Information provided:
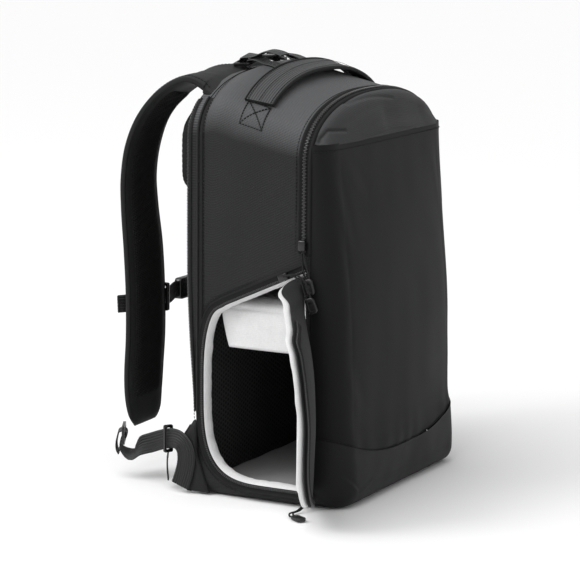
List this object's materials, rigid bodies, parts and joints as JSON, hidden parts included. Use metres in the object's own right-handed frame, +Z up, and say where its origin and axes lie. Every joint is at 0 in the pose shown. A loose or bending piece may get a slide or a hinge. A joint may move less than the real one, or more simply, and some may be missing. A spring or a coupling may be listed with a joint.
{
  "type": "camera backpack",
  "caption": "Camera backpack on its base with the side door open: padded bay, divider, zipped front pocket, back pads, shoulder straps and grab handle.",
  "frame": {"origin": "on the ground under the middle of the bag's base", "axes": "+Z up; +Y towards the wearer's back, so the straps are on the +Y side and the front pocket faces -Y; -X is the side with the open door"},
  "size_m": [0.3797, 0.2851, 0.4334],
  "materials": {
    "ripstop_fabric": "matt fine ripstop weave",
    "coated_fabric": "smooth coated cloth, satin",
    "brushed_lining": "soft brushed lining",
    "air_mesh": "ribbed open mesh over foam",
    "zip_tape": "woven tape with coil teeth",
    "webbing": "ribbed woven webbing",
    "moulded_plastic": "moulded, slightly glossy"
  },
  "bodies": {
    "root": {"body_shell": "ripstop_fabric", "pocket_hood": "ripstop_fabric", "back_panel": "ripstop_fabric", "near_back_piping": "ripstop_fabric", "far_back_piping": "ripstop_fabric", "door_flap": "ripstop_fabric", "near_shoulder_strap": "ripstop_fabric", "far_shoulder_strap": "ripstop_fabric", "near_wing": "ripstop_fabric", "far_wing": "ripstop_fabric", "front_pocket": "coated_fabric", "base_panel": "coated_fabric", "body_lining": "brushed_lining", "bay_divider": "brushed_lining", "door_pad": "brushed_lining", "upper_back_pad": "air_mesh", "lower_back_pad": "air_mesh", "near_strap_mesh": "air_mesh", "far_strap_mesh": "air_mesh", "front_zip": "zip_tape", "near_back_zip": "zip_tape", "far_back_zip": "zip_tape", "door_flap_zip": "zip_tape", "door_rim_zip": "zip_tape", "grab_handle": "webbing", "near_sternum_loop": "webbing", "far_sternum_loop": "webbing", "near_lower_web": "webbing", "far_lower_web": "webbing", "near_lower_tail": "webbing", "far_lower_tail": "webbing", "near_lifter_web": "webbing", "far_lifter_web": "webbing", "near_sternum_web": "webbing", "far_sternum_web": "webbing", "near_lower_buckle": "moulded_plastic", "far_lower_buckle": "moulded_plastic", "near_tri_glide": "moulded_plastic", "far_tri_glide": "moulded_plastic", "near_lifter_buckle": "moulded_plastic", "far_lifter_buckle": "moulded_plastic", "near_sternum_keeper": "moulded_plastic", "far_sternum_keeper": "moulded_plastic", "sternum_buckle": "moulded_plastic", "front_zip_slider": "moulded_plastic", "door_top_slider": "moulded_plastic", "door_bottom_slider": "moulded_plastic", "front_zip_pull": "moulded_plastic", "door_top_pull": "moulded_plastic", "door_bottom_pull": "moulded_plastic"}
  },
  "joints": []
}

Stated task:
Copy each line of the data exactly, leaving nothing out.

The reply:
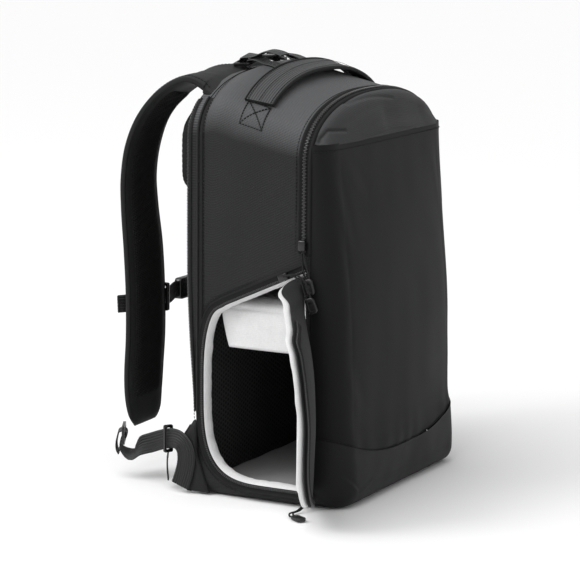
List this object's materials, rigid bodies, parts and joints as JSON, hidden parts included. Use metres in the object's own right-handed frame, +Z up, and say where its origin and axes lie. Every joint is at 0 in the pose shown. A loose or bending piece may get a slide or a hinge. A joint may move less than the real one, or more simply, and some may be missing. A spring or a coupling may be listed with a joint.
{
  "type": "camera backpack",
  "caption": "Camera backpack on its base with the side door open: padded bay, divider, zipped front pocket, back pads, shoulder straps and grab handle.",
  "frame": {"origin": "on the ground under the middle of the bag's base", "axes": "+Z up; +Y towards the wearer's back, so the straps are on the +Y side and the front pocket faces -Y; -X is the side with the open door"},
  "size_m": [0.3797, 0.2851, 0.4334],
  "materials": {
    "ripstop_fabric": "matt fine ripstop weave",
    "coated_fabric": "smooth coated cloth, satin",
    "brushed_lining": "soft brushed lining",
    "air_mesh": "ribbed open mesh over foam",
    "zip_tape": "woven tape with coil teeth",
    "webbing": "ribbed woven webbing",
    "moulded_plastic": "moulded, slightly glossy"
  },
  "bodies": {
    "root": {"body_shell": "ripstop_fabric", "pocket_hood": "ripstop_fabric", "back_panel": "ripstop_fabric", "near_back_piping": "ripstop_fabric", "far_back_piping": "ripstop_fabric", "door_flap": "ripstop_fabric", "near_shoulder_strap": "ripstop_fabric", "far_shoulder_strap": "ripstop_fabric", "near_wing": "ripstop_fabric", "far_wing": "ripstop_fabric", "front_pocket": "coated_fabric", "base_panel": "coated_fabric", "body_lining": "brushed_lining", "bay_divider": "brushed_lining", "door_pad": "brushed_lining", "upper_back_pad": "air_mesh", "lower_back_pad": "air_mesh", "near_strap_mesh": "air_mesh", "far_strap_mesh": "air_mesh", "front_zip": "zip_tape", "near_back_zip": "zip_tape", "far_back_zip": "zip_tape", "door_flap_zip": "zip_tape", "door_rim_zip": "zip_tape", "grab_handle": "webbing", "near_sternum_loop": "webbing", "far_sternum_loop": "webbing", "near_lower_web": "webbing", "far_lower_web": "webbing", "near_lower_tail": "webbing", "far_lower_tail": "webbing", "near_lifter_web": "webbing", "far_lifter_web": "webbing", "near_sternum_web": "webbing", "far_sternum_web": "webbing", "near_lower_buckle": "moulded_plastic", "far_lower_buckle": "moulded_plastic", "near_tri_glide": "moulded_plastic", "far_tri_glide": "moulded_plastic", "near_lifter_buckle": "moulded_plastic", "far_lifter_buckle": "moulded_plastic", "near_sternum_keeper": "moulded_plastic", "far_sternum_keeper": "moulded_plastic", "sternum_buckle": "moulded_plastic", "front_zip_slider": "moulded_plastic", "door_top_slider": "moulded_plastic", "door_bottom_slider": "moulded_plastic", "front_zip_pull": "moulded_plastic", "door_top_pull": "moulded_plastic", "door_bottom_pull": "moulded_plastic"}
  },
  "joints": []
}